Obras da Copa tiram 4,5 mil famílias de casa em Porto Alegre
As pessoas não reclamam da mudança, mas da falta de informação: muitas delas não têm ideia do lugar onde vão morar
As mudanças não acontecem sem problemas. No loteamento para onde estão sendo levados os moradores da área do aeroporto, a reportagem do iG constatou casos de famílias que estão enfrentando dificuldades para pagar a parcela da casa, em torno de 6% da renda mensal familiar, além das contas de água e luz, que não existiam quando elas viviam em terrenos irregulares.
Em outra área da cidade, na região próxima ao estádio Beira-Rio, a preocupação é quanto ao futuro endereço. Nos últimos dias, cerca de 500 moradores dos bairros Cristal, Cruzeiro e Divisa, que serão afetados pela duplicação de uma avenida, têm protestado para cobrar informações da prefeitura. Eles cobram a apresentação do projeto de reassentamento para a área e pedem que a maioria das famílias fique na mesma região.
“Até agora, não nos apresentaram projeto, não saiu cadastro. Estão nos empurrando com a barriga desde novembro”, reclama Renato Maia, presidente da associação de moradores das vilas Cristal e Divisa, na região sul de Porto Alegre. Ali, pelo menos 1,8 mil famílias devem ser removidas para a duplicação da avenida Moab Caldas, que será acesso para o Beira-Rio. Outra remoção deve ocorrer em uma área próxima ao estádio, que será modernizado e terá hotel e estacionamentos no seu entorno. Cerca de 70 famílias devem ser retiradas do local. “Não queremos ir para longe. Têm pessoas que moram há mais de 50 anos aqui e vão ser removidas”, afirma Maia.
Já a ampliação da pista do aeroporto Salgado Filho deve deslocar 2.609 famílias das vilas Dique e Nazaré. Já foram transferidas 434 famílias para um loteamento em construção no bairro Rubem Berta, zona norte da cidade.
Porém, nem todas as pessoas reclamam das mudanças. Há pouco tempo, o casal Fernando e Maria Lúcia Rosa trocou a casa de madeira nos fundos do aeroporto Salgado Filho por um sobrado de alvenaria no extremo norte da cidade. Com dois quartos, sala e cozinha, a nova residência deixa poucas saudades da antiga casa em um terreno irregular na Vila Dique, que deu espaço às obras de expansão do aeroporto. “A única coisa que não queríamos nem olhar foi a demolição da nossa casa”, lembra o marceneiro Fernando.
Para onde ir?
O cientista político Sérgio Baierle, integrante da ONG Cidade, que estuda os problemas habitacionais de Porto Alegre, critica o destino das famílias que serão removidas.
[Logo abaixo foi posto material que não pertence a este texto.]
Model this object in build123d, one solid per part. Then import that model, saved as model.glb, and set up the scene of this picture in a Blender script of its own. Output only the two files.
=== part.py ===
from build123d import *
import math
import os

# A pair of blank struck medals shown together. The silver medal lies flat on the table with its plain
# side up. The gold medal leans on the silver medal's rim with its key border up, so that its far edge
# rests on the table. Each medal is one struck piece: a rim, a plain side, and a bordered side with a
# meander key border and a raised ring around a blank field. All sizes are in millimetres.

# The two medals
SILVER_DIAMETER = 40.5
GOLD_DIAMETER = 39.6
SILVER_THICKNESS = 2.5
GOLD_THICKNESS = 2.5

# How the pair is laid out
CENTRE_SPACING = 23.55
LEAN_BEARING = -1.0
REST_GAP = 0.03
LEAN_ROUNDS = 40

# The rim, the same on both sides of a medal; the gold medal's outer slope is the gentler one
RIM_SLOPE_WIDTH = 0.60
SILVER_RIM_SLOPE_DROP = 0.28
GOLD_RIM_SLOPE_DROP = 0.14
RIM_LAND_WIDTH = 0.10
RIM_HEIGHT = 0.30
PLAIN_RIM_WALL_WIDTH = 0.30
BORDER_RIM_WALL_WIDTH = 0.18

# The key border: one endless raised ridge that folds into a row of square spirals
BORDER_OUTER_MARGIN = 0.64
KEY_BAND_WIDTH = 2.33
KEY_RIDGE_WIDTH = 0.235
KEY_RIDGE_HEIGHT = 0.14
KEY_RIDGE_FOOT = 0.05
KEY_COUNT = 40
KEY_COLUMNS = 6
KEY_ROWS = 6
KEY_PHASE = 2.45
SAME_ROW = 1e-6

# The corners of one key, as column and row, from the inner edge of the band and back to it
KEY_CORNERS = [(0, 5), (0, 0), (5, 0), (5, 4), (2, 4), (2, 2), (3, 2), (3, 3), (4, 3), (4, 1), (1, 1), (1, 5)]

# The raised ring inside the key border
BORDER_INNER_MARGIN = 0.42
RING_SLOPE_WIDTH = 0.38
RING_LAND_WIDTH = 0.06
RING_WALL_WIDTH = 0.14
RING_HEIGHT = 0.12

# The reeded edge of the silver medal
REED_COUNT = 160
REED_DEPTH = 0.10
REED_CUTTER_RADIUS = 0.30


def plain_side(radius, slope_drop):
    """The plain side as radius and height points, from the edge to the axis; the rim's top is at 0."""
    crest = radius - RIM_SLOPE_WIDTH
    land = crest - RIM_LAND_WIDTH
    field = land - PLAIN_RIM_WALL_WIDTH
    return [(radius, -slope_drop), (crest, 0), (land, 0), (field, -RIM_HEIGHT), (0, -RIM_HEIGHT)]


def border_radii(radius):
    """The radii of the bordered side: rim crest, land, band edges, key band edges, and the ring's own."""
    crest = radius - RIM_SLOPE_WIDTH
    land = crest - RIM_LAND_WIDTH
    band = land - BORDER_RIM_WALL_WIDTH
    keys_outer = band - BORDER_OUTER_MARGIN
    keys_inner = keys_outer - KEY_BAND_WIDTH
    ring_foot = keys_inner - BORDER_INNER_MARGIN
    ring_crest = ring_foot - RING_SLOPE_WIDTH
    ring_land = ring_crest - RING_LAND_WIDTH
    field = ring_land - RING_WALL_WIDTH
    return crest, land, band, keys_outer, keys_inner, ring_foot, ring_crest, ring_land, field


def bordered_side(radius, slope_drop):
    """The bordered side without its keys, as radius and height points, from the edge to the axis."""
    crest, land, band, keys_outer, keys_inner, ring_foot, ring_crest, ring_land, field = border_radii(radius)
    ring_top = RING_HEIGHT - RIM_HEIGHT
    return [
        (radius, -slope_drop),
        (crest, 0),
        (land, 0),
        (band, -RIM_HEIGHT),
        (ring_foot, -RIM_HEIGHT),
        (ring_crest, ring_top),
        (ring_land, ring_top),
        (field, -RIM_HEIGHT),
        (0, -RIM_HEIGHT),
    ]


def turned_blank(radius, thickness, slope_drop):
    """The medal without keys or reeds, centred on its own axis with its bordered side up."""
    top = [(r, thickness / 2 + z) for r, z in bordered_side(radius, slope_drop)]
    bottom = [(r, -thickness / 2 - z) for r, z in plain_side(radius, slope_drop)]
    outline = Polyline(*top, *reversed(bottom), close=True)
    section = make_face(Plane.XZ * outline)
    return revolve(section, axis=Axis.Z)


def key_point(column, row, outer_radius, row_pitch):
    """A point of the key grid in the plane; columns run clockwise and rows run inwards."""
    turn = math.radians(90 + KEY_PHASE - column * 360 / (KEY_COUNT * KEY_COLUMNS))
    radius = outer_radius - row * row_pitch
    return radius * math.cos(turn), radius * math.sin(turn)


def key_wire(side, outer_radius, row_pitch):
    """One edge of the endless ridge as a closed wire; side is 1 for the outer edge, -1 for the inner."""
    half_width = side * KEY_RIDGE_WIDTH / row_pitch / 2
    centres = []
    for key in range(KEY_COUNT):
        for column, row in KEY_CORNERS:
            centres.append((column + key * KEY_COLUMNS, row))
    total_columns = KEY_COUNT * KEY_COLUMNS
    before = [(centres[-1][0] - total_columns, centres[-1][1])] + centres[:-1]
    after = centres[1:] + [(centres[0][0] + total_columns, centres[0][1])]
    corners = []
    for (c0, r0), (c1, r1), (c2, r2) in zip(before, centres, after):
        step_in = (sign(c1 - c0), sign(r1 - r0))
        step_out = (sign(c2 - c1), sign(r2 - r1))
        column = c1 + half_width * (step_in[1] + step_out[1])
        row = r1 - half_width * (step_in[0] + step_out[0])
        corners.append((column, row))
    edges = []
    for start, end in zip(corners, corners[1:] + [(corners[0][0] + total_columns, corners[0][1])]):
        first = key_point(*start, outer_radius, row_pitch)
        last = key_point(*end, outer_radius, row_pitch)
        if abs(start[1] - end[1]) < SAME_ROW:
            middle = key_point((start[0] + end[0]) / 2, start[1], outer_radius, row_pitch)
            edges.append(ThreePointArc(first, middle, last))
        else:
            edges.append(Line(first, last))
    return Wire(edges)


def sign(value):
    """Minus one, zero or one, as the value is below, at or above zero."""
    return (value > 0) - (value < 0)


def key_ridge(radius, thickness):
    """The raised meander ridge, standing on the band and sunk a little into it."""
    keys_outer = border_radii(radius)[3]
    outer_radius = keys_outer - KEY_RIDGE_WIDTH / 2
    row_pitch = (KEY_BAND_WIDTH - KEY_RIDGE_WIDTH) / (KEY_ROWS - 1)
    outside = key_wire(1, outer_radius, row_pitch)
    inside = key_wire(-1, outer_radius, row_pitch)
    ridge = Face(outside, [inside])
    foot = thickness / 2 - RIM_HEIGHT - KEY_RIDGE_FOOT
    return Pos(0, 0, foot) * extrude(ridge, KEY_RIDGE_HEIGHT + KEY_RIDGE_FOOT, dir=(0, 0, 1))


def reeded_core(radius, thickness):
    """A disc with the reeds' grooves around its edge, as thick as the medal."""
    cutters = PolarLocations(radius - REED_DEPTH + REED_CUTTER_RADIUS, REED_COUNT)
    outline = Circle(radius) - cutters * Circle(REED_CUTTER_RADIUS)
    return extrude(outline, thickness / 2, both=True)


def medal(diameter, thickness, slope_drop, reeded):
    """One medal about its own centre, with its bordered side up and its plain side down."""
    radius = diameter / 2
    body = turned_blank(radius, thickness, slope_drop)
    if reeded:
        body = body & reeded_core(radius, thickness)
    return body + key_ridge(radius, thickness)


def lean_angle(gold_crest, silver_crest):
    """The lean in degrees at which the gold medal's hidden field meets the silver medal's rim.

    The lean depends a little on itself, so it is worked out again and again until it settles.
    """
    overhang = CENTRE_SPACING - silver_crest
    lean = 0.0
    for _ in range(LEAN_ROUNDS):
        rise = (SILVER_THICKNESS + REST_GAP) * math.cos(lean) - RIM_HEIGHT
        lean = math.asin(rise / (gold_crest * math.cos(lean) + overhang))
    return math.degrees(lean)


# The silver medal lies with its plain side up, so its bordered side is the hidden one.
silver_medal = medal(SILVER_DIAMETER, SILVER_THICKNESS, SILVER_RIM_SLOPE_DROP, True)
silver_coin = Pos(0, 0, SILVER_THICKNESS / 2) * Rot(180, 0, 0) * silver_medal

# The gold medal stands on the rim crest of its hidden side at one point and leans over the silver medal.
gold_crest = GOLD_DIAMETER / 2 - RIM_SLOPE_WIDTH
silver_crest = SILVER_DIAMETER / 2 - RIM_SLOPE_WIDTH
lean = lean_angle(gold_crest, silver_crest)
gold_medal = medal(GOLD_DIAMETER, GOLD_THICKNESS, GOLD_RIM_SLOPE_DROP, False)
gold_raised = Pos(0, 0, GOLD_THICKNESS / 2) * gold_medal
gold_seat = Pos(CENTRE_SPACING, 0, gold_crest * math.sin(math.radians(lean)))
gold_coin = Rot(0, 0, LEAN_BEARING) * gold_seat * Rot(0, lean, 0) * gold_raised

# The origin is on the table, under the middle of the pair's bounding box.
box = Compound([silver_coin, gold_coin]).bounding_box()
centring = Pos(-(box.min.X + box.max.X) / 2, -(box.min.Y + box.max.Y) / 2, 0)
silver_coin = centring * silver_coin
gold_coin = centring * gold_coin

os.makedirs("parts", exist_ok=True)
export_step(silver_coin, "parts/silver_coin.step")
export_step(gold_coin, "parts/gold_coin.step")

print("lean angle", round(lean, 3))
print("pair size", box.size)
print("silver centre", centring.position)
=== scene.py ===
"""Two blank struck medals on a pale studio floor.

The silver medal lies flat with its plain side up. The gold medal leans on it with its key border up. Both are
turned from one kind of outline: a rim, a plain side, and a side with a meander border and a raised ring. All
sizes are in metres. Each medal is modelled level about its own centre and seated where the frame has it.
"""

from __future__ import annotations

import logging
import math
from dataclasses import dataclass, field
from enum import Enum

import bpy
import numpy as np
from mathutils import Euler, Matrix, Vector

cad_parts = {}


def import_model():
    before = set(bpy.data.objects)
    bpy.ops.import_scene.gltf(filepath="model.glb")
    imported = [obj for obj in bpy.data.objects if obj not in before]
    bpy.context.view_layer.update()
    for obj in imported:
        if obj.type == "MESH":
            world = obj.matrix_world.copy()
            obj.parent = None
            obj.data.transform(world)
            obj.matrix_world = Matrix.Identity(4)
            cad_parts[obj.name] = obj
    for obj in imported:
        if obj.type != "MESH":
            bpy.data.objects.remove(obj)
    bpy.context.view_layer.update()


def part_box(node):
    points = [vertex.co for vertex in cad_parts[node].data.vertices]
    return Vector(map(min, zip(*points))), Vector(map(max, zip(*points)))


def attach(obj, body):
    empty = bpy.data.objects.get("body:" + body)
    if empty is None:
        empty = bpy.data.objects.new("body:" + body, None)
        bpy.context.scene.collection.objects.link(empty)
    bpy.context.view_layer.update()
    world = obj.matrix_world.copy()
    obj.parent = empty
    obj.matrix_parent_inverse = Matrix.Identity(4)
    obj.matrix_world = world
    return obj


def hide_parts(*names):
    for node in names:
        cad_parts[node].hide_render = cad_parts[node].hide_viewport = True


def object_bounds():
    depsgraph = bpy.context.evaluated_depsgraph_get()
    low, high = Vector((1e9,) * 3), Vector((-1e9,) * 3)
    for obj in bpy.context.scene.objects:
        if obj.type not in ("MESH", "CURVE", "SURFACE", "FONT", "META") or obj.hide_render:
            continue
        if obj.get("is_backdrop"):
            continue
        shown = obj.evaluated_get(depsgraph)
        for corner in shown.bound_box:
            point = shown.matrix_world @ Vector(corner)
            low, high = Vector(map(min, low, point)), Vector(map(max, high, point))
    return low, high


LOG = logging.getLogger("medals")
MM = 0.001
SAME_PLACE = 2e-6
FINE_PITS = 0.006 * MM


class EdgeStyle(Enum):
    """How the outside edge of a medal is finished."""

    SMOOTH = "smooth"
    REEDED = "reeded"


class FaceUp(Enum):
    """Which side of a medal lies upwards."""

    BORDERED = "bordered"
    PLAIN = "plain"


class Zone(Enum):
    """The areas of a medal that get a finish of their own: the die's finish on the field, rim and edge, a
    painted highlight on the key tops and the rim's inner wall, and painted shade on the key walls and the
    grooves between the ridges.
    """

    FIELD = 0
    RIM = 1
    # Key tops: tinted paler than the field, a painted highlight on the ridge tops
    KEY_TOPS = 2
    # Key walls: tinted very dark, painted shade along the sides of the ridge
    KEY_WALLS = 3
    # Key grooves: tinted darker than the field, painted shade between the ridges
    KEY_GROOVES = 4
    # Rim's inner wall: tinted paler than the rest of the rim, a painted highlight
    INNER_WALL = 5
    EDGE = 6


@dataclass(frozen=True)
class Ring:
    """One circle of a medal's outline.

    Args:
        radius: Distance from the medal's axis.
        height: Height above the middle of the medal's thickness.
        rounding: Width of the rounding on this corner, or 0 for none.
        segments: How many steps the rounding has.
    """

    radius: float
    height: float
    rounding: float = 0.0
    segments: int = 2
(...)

A maioria das áreas de interesse social mapeadas pela prefeitura se encontra nos extremos sul e norte da cidade, regiões com infraestrutura insuficiente e com grande concentração populacional.
“A nossa preocupação é o modelo de planejamento que não integra a população na cidade. Está se criando uma cidade cada vez mais divida”, destaca o cientista político. Ele defende que os reassentamentos sejam feitos em áreas próximas dos locais onde viviam as famílias, que poderiam manter suas atividades. “Um dos problemas do Rio foi concentrar uma população muito pobre em áreas sem urbanização, gerando mais conflito social. Defendemos que elas não sejam reagrupadas em um único lugar, que eles possam ser integradas com toda a cidade”, afirma.
Jorge Dusso, diretor do Departamento de Habitação de Porto Alegre, justifica os reassentamentos em áreas afastadas da cidade devido ao alto custo dos imóveis nas regiões mais centrais. “Procuramos alocar as famílias sempre o mais próximo possível dos locais onde moram e desenvolvem suas atividades profissionais. Mas sempre trabalhamos na linha do possível”, justifica. Dusso afirma que os loteamentos que estão sendo construídos possuem infraestrutura adequada e alguns contam com unidades de triagem de material reciclável, ganha-pão de boa parte dos moradores. Oficinas de capacitação são pferecidas para que a população possa buscar alternativas de emprego.
A prefeitura realiza outras obras indiretamente ligadas à Copa do Mundo. O prolongamento da avenida Voluntários da Pátria, próximo à futura Arena do Grêmio, deve provocar cerca de 800 desapropriações. Já as obras de saneamento do Projeto Integrado Socioambiental devem retirar 1.746 imóveis às margens do Arroio Cavalhada, na zona sul da cidade. A ampliação da pista do Salgado Filho deve retirar ainda cerca de 170 imóveis regulares no bairro Jardim Floresta.